Девочка ткнула пальчиком в большой серый камень. Ален чуть растерянно поглядел на кусок скалы и потёр плечо.

- Пройдёт, - улыбнулся он. - Я же волшебник. У меня всегда всё заживает.

- А можно я на фей поближе посмотрю? - приплясывая от нетерпения, спросила девочка.

- Конечно, можно, малыш! Я для тебя их и сделал, - сказал Ален, и девочка, на миг крепко обняв брата, бегом припустила к пруду.

С того дня Яночка перестала его бояться.

Достаточно оправившись после болезни и набравшись сил, Ален целую неделю "приводил дом в должный порядок", как он сам выразился. По словам матери и отчима, он практически полностью избавил их от домашних обязанностей.

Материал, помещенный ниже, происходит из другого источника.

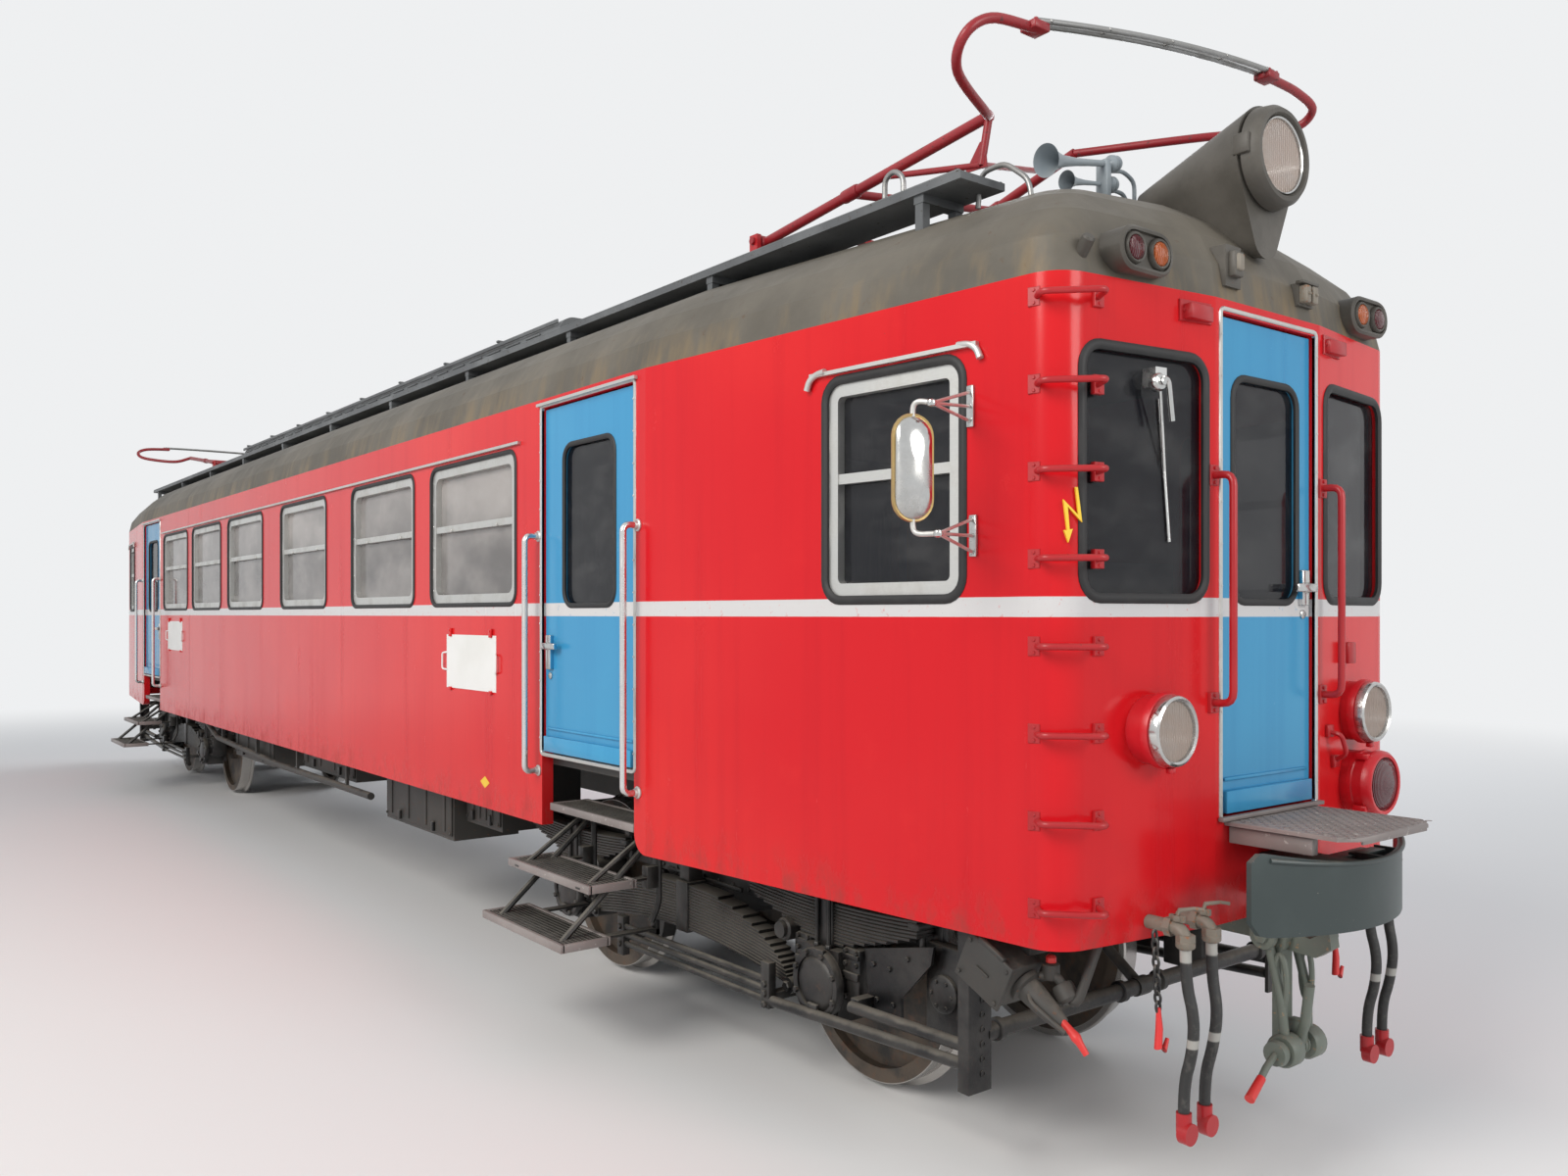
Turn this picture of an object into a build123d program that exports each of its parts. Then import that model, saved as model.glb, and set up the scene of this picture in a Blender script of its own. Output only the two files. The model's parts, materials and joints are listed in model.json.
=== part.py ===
from build123d import *
import math
import os

# Narrow-gauge electric motor coach with two cabs, standing on its wheels.
# Millimetres. X runs forward along the car, Y to the car's left, Z up.
# The origin is at the middle of the car, at the height of the wheel flanges' lowest point.
# The two ends are alike: the rear end is the front end turned half a turn about Z.

os.makedirs("parts", exist_ok=True)

# Body
half_length = 7700
half_width = 1220
kink_x = 5535  # the sides run straight up to here, then draw in towards the cab corner
corner_x = 7610
corner_y = 1020
facet_y = 330  # half width of the flat middle of the end wall
corner_radius = 130
wall = 60
skirt_z = 910
skirt_corner = 90  # rounding of the skirt ahead of each side door
floor_z = 1265
floor_thickness = 60
eaves_z = 3000
pane = 8
fit = 0.3  # gap all round a pane, frame or fitting in its seat

# Roof
roof_rise = 500
roof_side_run = 880  # how far the roof's curve reaches in from the side
roof_end_run = 700
roof_wall = 40
roof_angles = (0, 14, 28, 41, 54, 67, 79)

# Windows: centres along the saloon, all of one size
window_centres = (3700, 2300, 615, -1045, -2440, -3790)
window_width = 1126
window_z = 2000
window_height = 780
window_radius = 70
frame_bar = 55
frame_depth = 34
transom_drop = 350
cab_window_x = 6930
cab_window_width = 624
windscreen_y = 650
windscreen_width = 540

# Doors
door_centre_x = 5000
door_width = 880
door_top_z = 2955
door_gap = 8
door_leaf = 40
door_recess = 18
door_window_width = 480
door_window_z = 1990
door_window_height = 760
end_door_width = 590
end_door_window_width = 400

# Running gear
bogie_x = 5220
wheelbase = 2100
tread_radius = 450
flange_height = 27
wheel_back_y = 463
wheel_width = 120
rim_thickness = 60
web_thickness = 26
axle_radius = 68
journal_radius = 50
journal_y = 800
axle_z = tread_radius + flange_height
sideframe_y = 690
sideframe_thickness = 30
bogie_half_length = 1550
bogie_top_z = 860
motor_radius = 230
motor_length = 560
motor_offset = 360  # from the axle to the motor's shaft
running_fit = 0.08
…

Напрочь отметая такие вещи, как заговоренное ведро с тряпкой и самометущий веник, маг долго и обстоятельно накладывал на стены дома заклятие, которое вообще не допускало в дом пыль и грязь. Кухонную утварь матери так вообще раскритиковал самым скверным образом. Посчитав, что подчинённые желанию Карины кастрюли, ножи и прочее работали из рук вон плохо, усовершенствовал их в "достаточно сносной степени".

Закончив с домом, Ален принялся за огород и поле. Современная агрономия позволяла без особых усилий избавляться от сорняков и растить великолепные урожаи, но Алена это не устроило, и он сильно сократил сроки роста, так что можно было снимать урожай по два-три раза за сезон.

С животными волшебник работал ещё основательнее, улучшая генокод породы лошадей, разводимых Яковом, делая элитных тонконогих скакунов ещё и "двужильными". Он бы им и вместо шкуры чешую вырастил и копыта из стали отлил, но тут уж Яков упёрся. Химероидные кони, по его мнению, были, по меньшей мере, неэстетичными. У Алена на то было своё мнение, но он решил не спорить. С печалью вспоминался ему рыжий эфирный пегас, полуматериальная крылатая лошадь, погибшая в последнем бою. Эфирные пегасы были огромной редкостью, а уж какие это были кони! Ну и что с того, что химеры?!

Если уж так смотреть, то и сам Ален был химерой, и половина империи - тоже. Оборотни, въерчи, или, по научному, врождённые полиморфы, чем не химеры? Те же мутанты.